Session 1
I don't think you can answer this question unless you first understand what learning is. What follows here is a summary of a few ideas about learning, from a constructivist perspective.
Humans construct knowledge.
Cognition is a construction and building process, not a retrieval process. Humans learn through mental interaction with the physical and social world, not by merely taking knowledge from that world.
This view of learning is termed constructivism. Constructivism is marked by three key ideas:
- Constructing knowledge is a highly active endeavor on the part of the learner.
- Constructing and understanding a new idea involves making connections between old ideas and new ideas.
- Learning is affected by the context in which an idea is taught as well as by student beliefs and attitudes.
What people learn is organized into schemata.
Schemata are networks of information and knowledge. There are two kinds of schemata:
- data (state) schemata, stored in patterns, structures, and scaffolds. These are like data files, to use a computer metaphor. This is knowing what.
- process schemata, ways of processing and organizing information. To use a computer analogy, these are programs. This is knowing how.
Schemata direct perception.
What we perceive is a function of what we know. The meaning of an event is constructed in terms of a person's schemata.
Perception is defined as attaching meaning to events of constructing meaning from events. What students perceive is a function of what they know (their schemata).
Schemata make learning and comprehension possible. Schemata influence
- the input of information (perception)
- the processing of the input (comprehension)
- the recall of the input (learning)
The new emphasis on the constructive function of perception makes the focus on what a student is doing mentally during instruction important.
Schemata are developed through accomodation and assimilation.
When the mind conforms to the demands of a new environment to learn/develop new schema, this is termed accomodation. It is what an infant does as it explores its world for the first time.
As the child grows, he/she fits the environment to the demands of the mind to add new facts, details, and concepts to existing schema. This is termed assimilation.

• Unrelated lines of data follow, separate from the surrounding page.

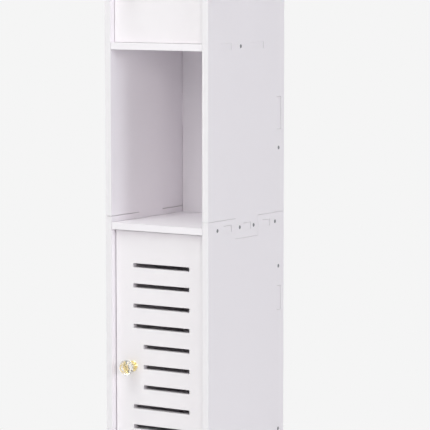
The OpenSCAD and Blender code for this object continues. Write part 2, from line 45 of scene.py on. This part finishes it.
# %% [markdown]
# ## The camera
# The photograph looks at the cabinet's right front corner through a long lens, from a little above. The
# place and the lens were solved from the cabinet's own edges, so they are plain numbers. A long lens keeps
# the upright edges almost parallel, as they are in the photograph.

# %% The camera
CAMERA_AT = Vector((1.9707, -2.9729, 0.8185))
CAMERA_TURN = math.radians(33.0135)
CAMERA_TILT = math.radians(5.9321)
CAMERA_ROLL = math.radians(-0.0308)
LENS_MM = 202.094
SENSOR_MM = 36
scene = bpy.context.scene


def make_camera():
    camera = bpy.data.objects.new("camera", bpy.data.cameras.new("camera"))
    camera.data.lens = LENS_MM
    camera.data.sensor_width = SENSOR_MM
    turn = Matrix.Rotation(CAMERA_TURN, 4, "Z")
    tilt = Matrix.Rotation(math.pi / 2 - CAMERA_TILT, 4, "X")
    roll = Matrix.Rotation(CAMERA_ROLL, 4, "Z")
    camera.matrix_world = Matrix.Translation(CAMERA_AT) @ turn @ tilt @ roll
    scene.collection.objects.link(camera)
    return camera


scene.camera = make_camera()
scene.view_settings.view_transform = "Standard"
print("camera is", round(CAMERA_AT.length, 2), "m from the origin")

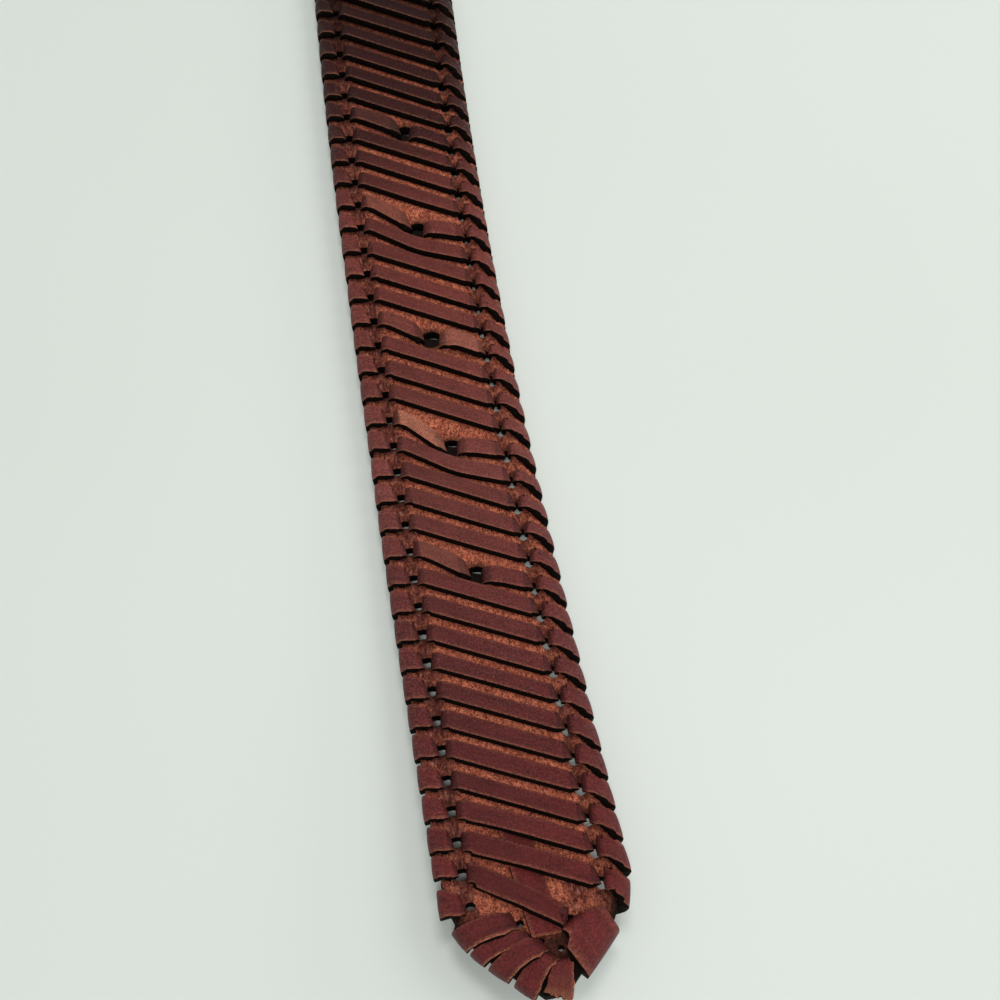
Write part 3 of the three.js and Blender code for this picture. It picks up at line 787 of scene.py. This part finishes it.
def makeTongueLaces():
    addLace("centreLace", centreKnots(range(lace["pairs"] - 1, 0, -1)), "centre_lace")
    for number, row in enumerate(prongHoles, 1):
        addLace(f"cutStrand{number}", cutStrandKnots(row), f"cut_strand_{number}")
    left = [k for wrap in tipWraps if wrap["side"] < 0 for k in wrapKnots(wrap)]
    left += [k for index in range(lace["pairs"]) for k in tabKnots(index, -1)]
    addLace("edgeLaceLeft", left, "edge_lace_left")
    right = [k for index in range(lace["pairs"] - lace["lead"] - 1, -1, -1) for k in tabKnots(index, 1)]
    right += [k for wrap in tipWraps if wrap["side"] > 0 for k in wrapKnots(wrap)]
    addLace("edgeLaceRight", right, "edge_lace_right")
    print("laces of the tongue made")


def addFrayedEnd():
    hole, tip = laceEnd["hole"], laceEnd["tip"]
    along = unit(hole, tip)
    up = midUp + laceEnd["up"]

    def sideways(half):
        return (-along[1] * half, along[0] * half)

    marks = {"tone": 0.1, "raw": 0.0}
    knots = [
        *rimKnots(hole, along, lace["room"], (-1, 1), sideways(laceEnd["rim"]), **marks),
        knot(between(hole, tip, 0.3), up, sideways(1.6), 0.8, **marks),
        knot(between(hole, tip, 0.72), up, sideways(2.05), 0.8, tone=0.3, raw=0.2),
        knot(tip, midUp - 0.1, sideways(laceEnd["half"]), 0.1, tone=0.2, raw=1.0),
    ]
    addLace("frayedEnd", knots, "edge_lace_right", across=14, step=0.35, fray=0.45, edge="suede")


def addTail():
    level = strap["thick"] / 2 + lace["hug"] + tail["thick"] / 2
    low, high, half = tail["low"], tail["high"], (0.0, tail["half"])
    knots = [
        knot(low, level, half, tone=0.3, raw=1.0), knot(between(low, high, 0.05), level, half),
        knot(between(low, high, 0.5), level, half, 2), knot(high, level, half, tone=0.3),
    ]
    piece = addLace("tuckedTail", knots, "lace_tail", thick=tail["thick"])
    piece.data.materials.append(finishes["suede"])
    for face in piece.data.polygons:
        if face.normal.y < -0.85:  # the cut end
            face.material_index = 2


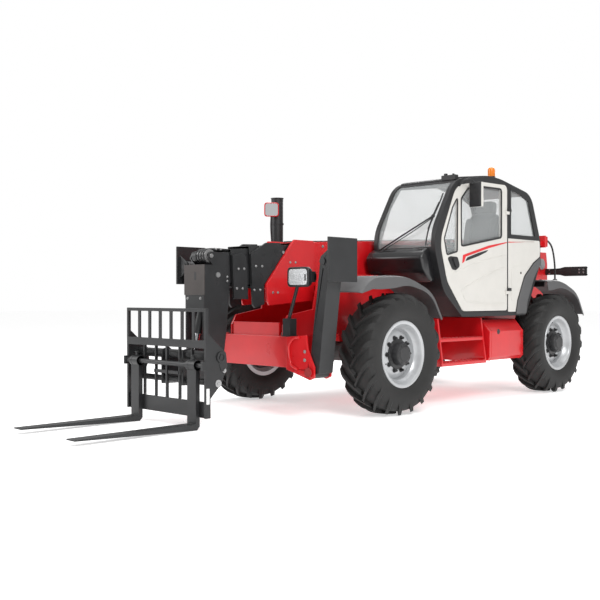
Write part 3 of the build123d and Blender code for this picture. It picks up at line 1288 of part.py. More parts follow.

Most learning is assimilative (adding detail to existing schema). It occurs through two processes:
- accretion: detail added to a knowledge structure
- tuning: minor modification of an existing schema (rebuilding the knowledge structure)
Learning is a continuum.
Most learning is adding detail to schema. But when existing schemata cannot encompass additions, one fine tunes the schemata. But as new information becomes more and more different than what the student already knows, total restructing is required. This is difficult. People resist change, especially students.